From the perspective of EU regulations (AI Act), these types of vulnerabilities can have serious legal consequences for companies that implement autonomous agents into their processes. If a company deploys an AI agent that has access to production data, and this agent is "hacked" through Agentjacking, it could be considered a failure to ensure system security according to European standards.
How to defend?
- Human-in-the-loop: Never let an AI agent execute commands without human confirmation, especially those that install packages or modify system files.
- Sandboxing: Run development environments and AI agents in isolated containers (e.g., Docker) that do not have access to sensitive keys on the host system.
- Permission Restriction: The AI agent should only have the minimum necessary permissions (principle of least privilege).
- Monitoring: Monitor unusual activity in the terminal and network requests from developer machines.
Can I use Cursor or Claude Code safely?
Yes, but you must change the way you interact.
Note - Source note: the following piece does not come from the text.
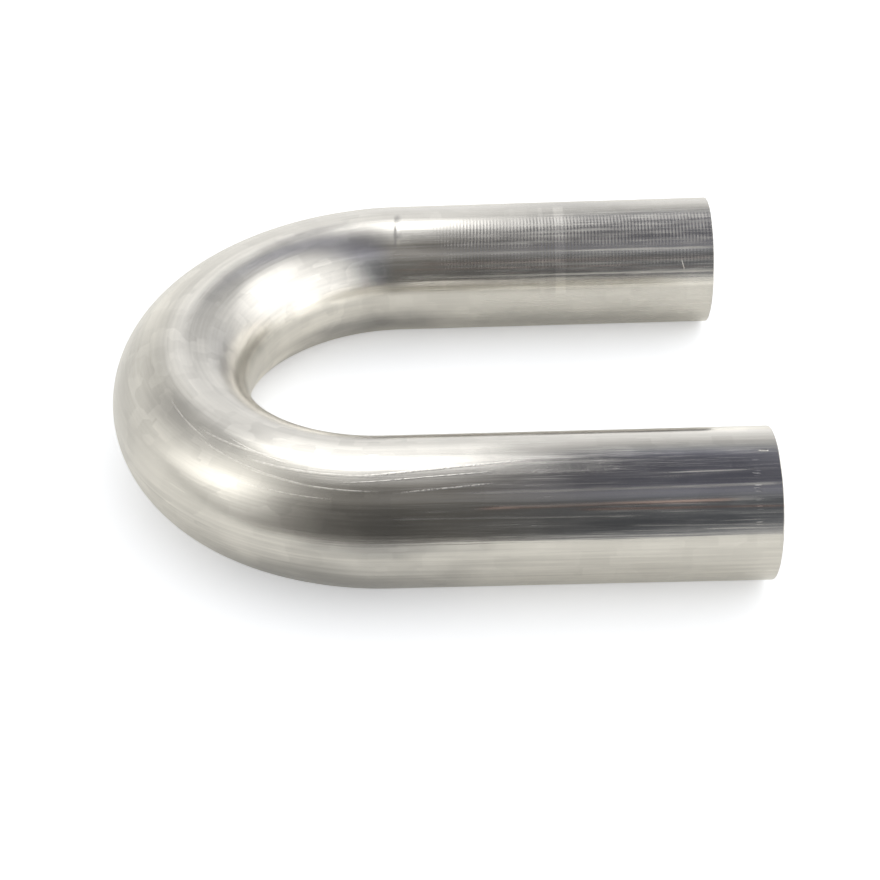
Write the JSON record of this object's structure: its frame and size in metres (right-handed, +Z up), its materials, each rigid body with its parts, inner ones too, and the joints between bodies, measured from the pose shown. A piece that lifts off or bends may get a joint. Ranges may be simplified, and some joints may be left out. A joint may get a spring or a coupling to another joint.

Security does not depend on whether the tool is "safe", but on how much you trust it. Always review every command that the AI agent suggests executing in the terminal, and do not use these tools with administrator (root/sudo) privileges in an environment where you have sensitive keys stored.
How do I know if an AI agent is attacking me?
This is very difficult because the attack occurs through legitimate processes. However, warning signs include unexpected package installations (npm, pip), attempts to send data to unknown domains, or commands like curl or wget that try to exfiltrate the content of files such as .env or .
Is this problem solvable with a single software or update?
No, this is an architectural problem of current LLM agents. Updates can fix specific bugs (as with OpenClaw), but the principle of "trusting data" remains. The only solution is a combination of secure architecture (sandboxing) and human oversight.